5. Before us, the Ld. counsel of the assessee submits that during the year under consideration the assessee had earned interest income of Rs.47,04,842/-. In the Return of Income, the said income was not treated as ‘Business Income’ and was offered to tax under the head ‘Income from Other Sources’. Further, during the year under consideration, the assessee had incurred interest expenses amounting to Rs.15,16,635/- for earning the interest income. Therefore, the interest expenses were claimed as deduction from interest income. Accordingly, the net interest income amounting to Rs.31,93,563/- (Rs.47,04,842/- minus Rs.15,16,635/-) was offered to tax under to tax under the head “Income from Other Sources”. During the assessment proceedings, the assessee was asked to submit the nexus between the interest expenses and the interest income earned during the year. It was submitted during the assessment proceedings that the interest was paid towards the loan taken from Bombay Mercantile Co-operative Bank Lt. (‘BMC Bank’). The funds received from BMC Bank were used for the purpose of parking the funds in Short Term Fixed Deposits maintained with Banks and for giving loans to its sister concerns. Therefore, the interest paid to BMC Bank was adjusted against the interest income earned during the year. The Ld. counsel submits that if the said excess funds were invested in earning interest income then the expenses pertaining to earning the interest income has to be adjusted against the interest income. Accordingly, the interest expenses have to be adjusted against the interest income taxed under the head ‘Income from Other Sources’.

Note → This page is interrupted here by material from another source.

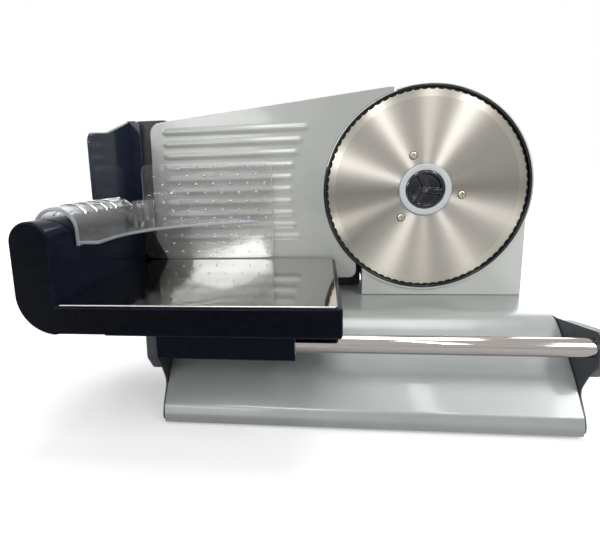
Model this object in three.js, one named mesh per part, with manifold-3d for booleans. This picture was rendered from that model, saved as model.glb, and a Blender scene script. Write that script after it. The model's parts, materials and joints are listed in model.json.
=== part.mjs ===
// An electric food slicer: a painted metal base with a chrome rod, a round serrated blade in an upright,
// a ribbed plate that sets the slice, and a food carriage with a clear pusher.
// Lengths are millimetres. X runs to the right, Y away from the user, Z up.
// The blade turns about a Y axis at X = 0, its guard rim stands at Y = 0, and the table is at Z = 0.

import * as THREE from "three";
import { mergeVertices } from "three/addons/utils/BufferGeometryUtils.js";
import Module from "manifold-3d";

const wasm = await Module();
wasm.setup();

// Clearances and the overrun that lets a cutter pass clean through.
const gap = 0.3;
const overrun = 1;

// Blade, its hub and its lock knob.
const bladeRadius = 95;
const bladeThickness = 1.2;
const bladeFront = 2;
const bladeTeeth = 80;
const toothDepth = 1.5;
const hubRadius = 25;
const hubFront = 0.5;
const hubFlangeRadius = 42;
const hubFlangeThickness = 2.4;
const hubFloorThickness = 1;
const lockKnobRadius = 18.5;
const lockKnobSink = 0.4;
const lockLobeDepth = 2.6;
const lockLobeWidth = 7;
const lockLobeMargin = 7;
const lockEyeRadius = 4;
const bladeScrewCircle = 35;
const bladeScrewHeadRadius = 3.4;
const bladeScrewHeadHeight = 0.9;
const bladeScrewShankRadius = 1.6;
const bladeScrewFirstAngle = -9.5;
const bladeScrewCount = 3;
const crossSlotWidth = 0.9;
const crossSlotLengthShare = 1.2;
const crossSlotDepthShare = 0.5;
const spindleFront = 4.2;
const lockKnobBack = 5;

// Guard ring round the blade and the upright that carries it.
const ringWall = 1.7;
const bladeRunningGap = 0.9;
const ringFront = 0.6;
const ringFloorThickness = 1.4;
const ringFloorHoleRadius = 44;
const recessDepth = 7;
const rimWall = 1.6;
const rimFront = 0.2;
const rimFirstAngle = -127;
const rimLastAngle = 107.5;
const towerBack = 15;
const columnLeft = -59.5;
const columnRight = 95.4;
const columnFront = 2;
const columnTop = 205;
const columnCorner = 6;
const towerFootThickness = 2;
const towerBossRadius = 13;
const towerBossLength = 4.4;

// Base shell, its end caps, its floor and its feet.
const baseLeft = -232;
const baseRight = 98;
const baseRear = 75;
const baseTop = 81;
const baseWall = 2.5;
const baseBottom = 3;
const baseTopCorner = 8;
const baseCrease = -71;
const deckRoll = 41;
const swellUpperY = -95;
const swellUpperZ = 57.5;
const swellLowerY = -112;
const swellLowerZ = 41.5;
const swellCorner = 80;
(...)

Per contra the Ld. DR relies on the judgment of the Hon’ble Supreme Court in V.P. Gopinathan (supra) and decision of the Hon’ble Bombay High Court in CIT vs. Amritaben R. Shah (1999) 238 ITR 777 (Bom).
We have heard the rival submissions and perused the relevant materials on record. The reasons for our decision are given below. We begin with the decision in the case of V.P. Gopinathan (supra). In that case the assessee had put moneys into fixed deposit with a bank and had earned in the assessment year in question interest in the sum of Rs.1,17,444/- thereon. On the security of the amount so deposited, the assessee took a loan from the bank and paid in respect of the loan interest to the bank in the sum of Rs.90,410/-. The assessee claimed that he could be taxed only on the differential amount of Rs.27,034/-. His contention was rejected by the AO and in first appeal. The Tribunal took a contrary view. The High Court answered the question on the basis that the situation was one of mutuality. In appeal, the Hon’ble Supreme Court held that “It was not disputed, as it could not be, that if the assessee had taken a loan from another bank and paid interest thereon his real income would not diminish to the extent thereof. The only question then is: does it make any difference that he took the loan from the same bank in which he had placed the fixed deposit. There is no difference in the eye of the law. The interest that the assessee received from the bank was income in his hands. It could stand diminished only if there was a provision in law which permits such diminution. There is none, and, therefore, the amount paid by the assessee as interest on the loan that he took from the bank did not reduce his income by way of interest on the fixed deposit placed by him in the bank.”
7.1 In the case of Amritaben R. Shah (supra) the Hon’ble Bombay High Court has held that (i) section 57 (iii) provides for deduction only of expenditure incurred wholly and exclusively “for the purpose of making or earning such income”, (ii) in order that an expenditure may be admissible u/s 57(iii) it is necessary that the primary motive of incurring it is directly to earn income falling under the head “Income from other sources” and (iii) u/s 57(iii), deduction will not be allowed if the expenditure is not incurred for the purpose of earning income falling under the head “Income from other souces”. 7.2 We are of the considered view that the ratio laid down by the Hon’ble Bombay High Court in the case of Amritaben R. Shah (supra) squarely applies to the present case. We find that neither the AO nor the Ld. CIT(A) has examined the contentious issue in the light of the above decision. Therefore, we set aside the order of the Ld. CIT(A) and restore the matter to the file of the AO to make a fresh assessment keeping in mind the ratio laid down in Amritaben R. Shah (supra). We direct the assessee to file the evidence before the AO. Needless to say the AO would give reasonable opportunity of being heard to the assessee.
In the result, the appeal for the AY 2012-13 is allowed for statistical purposes.
Now we move to the AY 2013-14. The order of the AO and that of the Ld. CIT(A) and the arguments of the Ld. DR for the AY 2013-14 are identical to the AY 2012-13. We need not repeat the same.